ICANN GDPR lawsuit

Stephen Satchell list at satchell.net
Fri Jun 1 19:00:28 UTC 2018


On 06/01/2018 09:37 AM, McBride, Mack wrote:
> For routing whois information there aren't going to be many individuals and it would seem
> that the corporations who employee individuals should be the ones protecting those individuals
> work emails by providing a generic contact email forward.  Which is good practice anyway
> since people leave and go on vacation and problems still happen.
> And the routing whois information is a lot more relevant to most of us here.

+1

Perhaps the Right Thing(SM) to do is to update the best practices
documents regarding role e-mail accounts for network operators.

1.  Add "networkmaster at example.com" to the list of required role accounts.

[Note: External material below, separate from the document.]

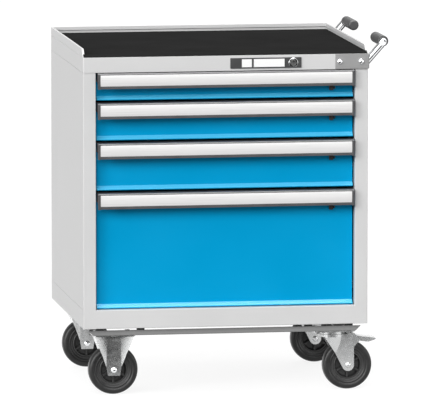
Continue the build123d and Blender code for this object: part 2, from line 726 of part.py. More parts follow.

2.  Require that e-mail sent to role "networkmaster at example.com" be
accessible in some way by all technical people for the network in
question.  This can be done using a ticket system, or a simple mail
exploder.

3.  Require that e-mail sent to role account "abuse at example.com" by
accessible in some way by all members of the abuse desk.  This can be
done using a ticket system, or a simple mail exploder.

4.  Require the WHOIS information specify exactly these role accounts
for TECH and ABUSE, not a person.  This gets around the GDPR
requirements while maintaining the usefulness of the WHOIS without
having to go through an intermediate party or web site.

ICANN may want to consider this idea when adjusting its contracts with
registrars to eliminate GDPR exposure.